Moesten we als kinderen in nieuwe kleren gestoken worden, dan maakte ons moeder veel zelf. Daardoor hadden mijn oudste drie zussen vaak precies dezelfde outfit aan. Ik zal hen binnenkort eens vragen of zij dat eigenlijk wel leuk vonden.
Als enige zoon bleef ik gevrijwaard van zo’n opgedrongen kledingkeus. Op door oma zelf gebreide wollen hemden en door moeder op dezelfde manier vervaardigde truien na.
Voor kleding nam ze mij veelal mee naar C&A, Kees en Arie zoals zij hen noemde, ongetwijfeld vanwege de prijs en het grote assortiment. Toen ik een jaar of 14, 15 was nam mijn vader me mee naar de herenafdeling van Heeger ten Brink, een kledingzaak toen nog aan het eind van de Diezerstraat. Later verhuisden ze naar het begin van die straat, toen groots de Diezerpromenade genoemd.
Mijn vader vond dat ik toe was aan een kostuum, in die tijd redelijk gewoon voor jongens op mijn leeftijd. Op de zomervakantie na, droeg mijn vader zeven dagen in de week een kostuum. Ik heb hem bijvoorbeeld nooit in een spijkerbroek zien lopen, terwijl ik, nu dertig jaar ouder dan hij toen, die bijna alle dagen draag.
Het pak werd keurig aangemeten, de mouwen moesten wat worden uitgelegd, en de broek moest worden ingekort. Een week later zou het geheel klaar hangen.
Toen de verkoper zei dat hij er nog even een passende stropdas bij zou zoeken, waarschuwde mijn vader me met: “Geloof verkopers niet te gauw, zeker niet als ze zeggen dat ze zelf onlangs dezelfde hebben aangeschaft.” En dat terwijl mijn vader toch ook een rasverkoper was.

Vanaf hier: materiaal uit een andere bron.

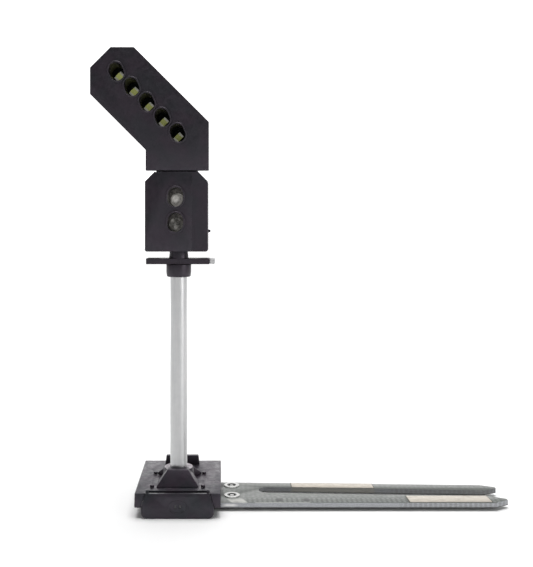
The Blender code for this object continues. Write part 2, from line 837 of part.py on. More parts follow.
def head_outline(turn=0.35):
    """The head from the front; turn rounds its two lower corners."""
    outline = [(HEAD_LEFT, HEAD_BOTTOM), (HEAD_RIGHT, HEAD_BOTTOM)]
    if turn:
        outline = arc((HEAD_LEFT + turn, HEAD_BOTTOM + turn), turn, 180, 270, 3)
        outline += arc((HEAD_RIGHT - turn, HEAD_BOTTOM + turn), turn, -90, 0, 3)
    outline += [
        (HEAD_RIGHT, HEAD_TOP - HEAD_CHAMFER),
        (HEAD_RIGHT - HEAD_CHAMFER, HEAD_TOP),
        (HEAD_LEFT + HEAD_CHAMFER, HEAD_TOP),
        (HEAD_LEFT, HEAD_TOP - HEAD_CHAMFER),
    ]
    return outline


def light_places():
    return [(LIGHT_X, z) for z in LIGHT_Z]


def head_cavity():
    """The space behind the head's face, round the block that holds the two light tubes."""
    cavity = outline_solid(
        "head_cavity",
        inset(head_outline(0), SHELL_WALL),
        FACE_Y + 1.0,
        SHELL_BACK + 1,
        "XZ",
        cutters,
    )
    tubes = block(
        "head_tube_block",
        (LIGHT_X - LIGHT_BORE - 0.6, FACE_Y, LIGHT_Z[1] - LIGHT_BORE - 0.9),
        (LIGHT_X + LIGHT_BORE + 0.6, BARREL_BACK, LIGHT_Z[0] + LIGHT_BORE + 0.9),
        cutters,
    )
    return cut(cavity, tubes)


def head_shell():
    shell = outline_solid("head_shell", head_outline(), FACE_Y, SHELL_BACK, "XZ", parts, black)
    soften(shell, 0.08, 1)
    for place in light_places():
        hood(shell, place, LIGHT_STRETCH, LIGHT_BORE)
    nub = rod("gate_nub", (HEAD_RIGHT - 0.3, *NUB), (HEAD_RIGHT + 0.4, *NUB), NUB_RADIUS, cutters, sides=12)
    join(shell, nub)
    cut(shell, head_cavity())
    for place in light_places():
        bore(shell, place, LIGHT_STRETCH, LIGHT_BORE)
    cut(shell, rod("head_lead_hole", (0, 0, 40), (0, 0, 42.6), 0.9, cutters))
    spigot_opening = block(
        "head_spigot_opening",
        (SPIGOT[0] - GAP, SPIGOT_Y[0] - GAP, HEAD_TOP - 1.5),
        (SPIGOT[1] + GAP, SPIGOT_Y[1] + GAP, HEAD_TOP + 1),
        cutters,
    )
    cut(shell, spigot_opening)
    return shell


def back_cover(name, outline):
    front = SHELL_BACK + GAP
    cover = outline_solid(name, outline, front, front + COVER_THICK, "XZ", parts, black)
    return soften(cover, 0.1, 1)


def feather_outline():
    """The face plate from the front: every slanted side is at 45 degrees."""
    return [
        (FEATHER_LOW_LEFT, FEATHER_BOTTOM),
        (FEATHER_RIGHT, FEATHER_BOTTOM),
        (FEATHER_RIGHT, FEATHER_SHOULDER_Z),
        (FEATHER_CREST_X[1], FEATHER_TOP),
        (FEATHER_CREST_X[0], FEATHER_TOP),
        (FEATHER_FAR_LEFT, FEATHER_SIDE_Z[1]),
        (FEATHER_FAR_LEFT, FEATHER_SIDE_Z[0]),
        (FEATHER_LOW_LEFT, FEATHER_ELBOW_Z),
    ]


def route_light_places(drop=0.0):
    x, z = FIRST_LIGHT
    return [(x + LIGHT_STEP * i, z - (LIGHT_STEP + drop) * i) for i in range(FEATHER_LIGHTS)]


def feather_cavity():
    """The space behind the plate, round the bar that holds the five light tubes."""
    cavity = outline_solid(
        "feather_cavity",
        inset(feather_outline(), HOUSING_INSET + SHELL_WALL),
        PLATE_BACK + 0.1,
        SHELL_BACK + 1,
        "XZ",
        cutters,
    )
    places = route_light_places()
    reach = FEATHER_BORE + 0.75
    bar = outline_solid(
        "feather_tube_bar",
        arc(places[0], reach, 45, 225, 6) + arc(places[-1], reach, 225, 405, 6),
        FACE_Y,
        BARREL_BACK,
        "XZ",
        cutters,
    )
    return cut(cavity, bar)


def feather_shell():
    shell = outline_solid("feather_shell", feather_outline(), FACE_Y, PLATE_BACK, "XZ", parts, black)
    soften(shell, 0.08, 1)
    housing = outline_solid(
        "feather_housing",
        inset(feather_outline(), HOUSING_INSET),
        PLATE_BACK - 0.4,
        SHELL_BACK,
        "XZ",
        cutters,
    )
    join(shell, housing)
    spigot = block(
        "feather_spigot",
        (SPIGOT[0], SPIGOT_Y[0], HEAD_TOP - 1.0),
        (SPIGOT[1], SPIGOT_Y[1], FEATHER_BOTTOM + 1.6),
        cutters,
    )
    join(shell, spigot)
    for place in route_light_places():
        hood(shell, place, FEATHER_STRETCH, FEATHER_BORE)
    cut(shell, feather_cavity())
    for place in route_light_places():
        bore(shell, place, FEATHER_STRETCH, FEATHER_BORE)
    lead_way = block(
        "feather_lead_way",
        (SPIGOT[0] + 0.7, SPIGOT_Y[0] + 0.7, HEAD_TOP - 2),
        (SPIGOT[1] - 0.7, SPIGOT_Y[1] - 0.7, FEATHER_BOTTOM + 1.9),
        cutters,
    )
    cut(shell, lead_way)
    return shell


def chip_led(number, middle):
    """A flat lamp on the board, its long side across the row."""
    x, z = middle
    lamp = block(
        f"route_led_{number}",
        (-CHIP_LED[0] / 2, -CHIP_LED[2] / 2, -CHIP_LED[1] / 2),
        (CHIP_LED[0] / 2, CHIP_LED[2] / 2, CHIP_LED[1] / 2),
        parts,
        phosphor,
    )
    soften(lamp, 0.05, 1)
    lamp.rotation_euler = (0, math.radians(-45), 0)
    lamp.location = (x * MM, (BOARD_Y[0] - GAP - CHIP_LED[2] / 2) * MM, z * MM)


def dome_lamp(name, middle):
    """A clear lamp with a round nose, lying along Y with its flange on the board."""
    x, z = middle
    flange = BOARD_Y[0] - GAP
    length = flange - LAMP_NOSE_Y
    dome = arc((0, length - LAMP_RADIUS), LAMP_RADIUS, 84, 0, 7)
    profile = [(0.1, length)] + dome[1:]
    wide = LAMP_RADIUS + LAMP_FLANGE
    profile += [(LAMP_RADIUS, LAMP_FLANGE_THICK), (wide, LAMP_FLANGE_THICK), (wide, 0.0), (0.1, 0.0)]
    shape = rod(name, (0, 0, 0), (0, 0, length), 0.15, parts, clear, sides=SEGMENTS)
    skin = turned(name + "_skin", profile, cutters, clear)
    join(shape, skin)
    for obj in (shape, skin):
        obj.rotation_euler = (math.pi / 2, 0, 0)
        obj.location = (x * MM, flange * MM, z * MM)
    return shape


def head_insides():
    low = inset(head_outline(0), SHELL_WALL + 0.15)
    outline_solid("head_led_board", low, BOARD_Y[0], BOARD_Y[1], "XZ", parts, board_green)
    for name, place in zip(("head_lamp_upper", "head_lamp_lower"), LAMP_PLACES):
        dome_lamp(name, place)


def feather_insides():
    outline = inset(feather_outline(), HOUSING_INSET + SHELL_WALL + 0.15)
    outline_solid("feather_led_board", outline, BOARD_Y[0], BOARD_Y[1], "XZ", parts, board_green)
    for number, place in enumerate(route_light_places(CHIP_LED_DROP), 1):
        chip_led(number, place)


def leads():
    """Enamelled wires from the base board, up the tube and the neck, to the lamp boards."""
    board_face = BOARD_Y[0] - GAP - LEAD_RADIUS
    for name, (x, y) in LEAD_PLACES.items():
        start = (x * 2.2 + 0.3, y * 2.2 + 1.3, BOARD_TOP + 0.2)
        in_tube = [(x, y, z) for z in LEAD_TUBE_Z]
        route = [start, (x * 1.6, y * 1.6 + 0.4, 2.6)] + in_tube
        if name == "lead_route":
            route = [start, (x, y, 3.4)] + in_tube[1:] + [(1.9, 0.6, 43.0)]
            route += [(*ROUTE_LEAD_UP, 44.0), (*ROUTE_LEAD_UP, 51.6), (1.4, 0.2, 53.0), (1.2, 0.0, 55.2)]
            route += [(1.2, 0.4, 56.2), (1.2, board_face, 56.8), (1.2, board_face, 57.6)]
        else:
            side = {"lead_common": -1.2, "lead_red": 1.2, "lead_green": 0.0}[name]
            route += [(x + side * 0.4, y + 0.6, 42.5), (side, board_face, 43.0), (side, board_face, 43.6)]
        wire(name, route, LEAD_RADIUS, parts, enamel)


clear_scene()
parts = new_collection("route_indicator_signal")
cutters = new_collection("cutters")

black = material("black_moulding", (0.035, 0.033, 0.038), 0.55)
chip_black = material("chip_black", (0.02, 0.02, 0.022), 0.4)
laminate = material("laminate", (0.27, 0.29, 0.27), 0.5)
board_green = material("board_green", (0.05, 0.16, 0.09), 0.45)
gold = material("contact_gold", (0.83, 0.74, 0.6), 0.35, 0.9)
tin = material("tinned_copper", (0.8, 0.8, 0.8), 0.3, 0.95)
aluminium = material("aluminium", (0.74, 0.75, 0.76), 0.32, 0.95)
pale_grey = material("pale_grey", (0.52, 0.52, 0.53), 0.5)
phosphor = material("phosphor", (0.62, 0.64, 0.12), 0.5)
clear = material("clear_resin", (0.82, 0.82, 0.8), 0.15)
ceramic = material("ceramic", (0.45, 0.33, 0.22), 0.5)
enamel = material("enamel", (0.45, 0.15, 0.06), 0.35)

base_tub()
base_cover()
foot_bolts()
contact_fork()
rail_pads()
eyelets()
base_electronics()
sensor_bezel()
override_switch()
override_slider()
mast_foot()
mast_tube()
mast_collar()
platform()
head_shell()
back_cover("head_back_cover", head_outline())
head_insides()
feather_shell()
back_cover("feather_back_cover", inset(feather_outline(), HOUSING_INSET))
feather_insides()
leads()
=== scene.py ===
"""The looks of the model railway signal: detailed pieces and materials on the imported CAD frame."""

import math

import bmesh
import bpy
from mathutils import Matrix, Vector


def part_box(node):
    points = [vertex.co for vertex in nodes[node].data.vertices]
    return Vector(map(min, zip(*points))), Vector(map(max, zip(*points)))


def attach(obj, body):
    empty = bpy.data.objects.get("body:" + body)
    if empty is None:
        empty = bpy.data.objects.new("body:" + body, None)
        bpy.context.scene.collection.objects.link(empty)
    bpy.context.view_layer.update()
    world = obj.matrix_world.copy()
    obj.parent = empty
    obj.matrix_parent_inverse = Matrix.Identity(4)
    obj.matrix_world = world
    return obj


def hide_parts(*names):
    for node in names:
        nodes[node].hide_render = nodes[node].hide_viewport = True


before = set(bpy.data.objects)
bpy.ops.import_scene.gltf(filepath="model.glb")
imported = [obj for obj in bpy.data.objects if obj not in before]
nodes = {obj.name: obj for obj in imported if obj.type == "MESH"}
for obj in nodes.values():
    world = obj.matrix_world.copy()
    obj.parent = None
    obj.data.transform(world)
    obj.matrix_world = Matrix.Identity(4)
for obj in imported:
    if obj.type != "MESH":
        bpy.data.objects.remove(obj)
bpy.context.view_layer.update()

MM = 0.001
ROUND = 72  # sides of a round feature
ON_AXIS = 0.0001  # the radius at which a turned profile closes on its axis
BODY = "signal"
PADS = ("rail_pad_rear", "rail_pad_front")
EYELETS = ("solder_eyelet_rear", "solder_eyelet_front")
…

Toen de verkoper even later terugkwam en exact het voorspelde ten gehore bracht, hebben we het aanbod dan ook maar afgeslagen. Een week later bleken de mouwen ingekort en de broek uitgelegd, verkeerd om dus. Kortom ’t was geen groot succes.
’t Heeft jaren geduurd voordat ik er weer naar binnen stapte. In de hoop er makkelijk een, toen in de mode zijnde, groene jagersjas te kopen. Ook daar moest wat aan aangepast worden. Voor de zekerheid heb ik ze maar van mijn vorige en tevens eerste bezoek verteld.
’t Is toen allemaal goed voor elkaar gekomen. Dit keer zei de verkoper: “Ik denk dat bij de coupeur van destijds die dag een steekje los heeft gezeten.”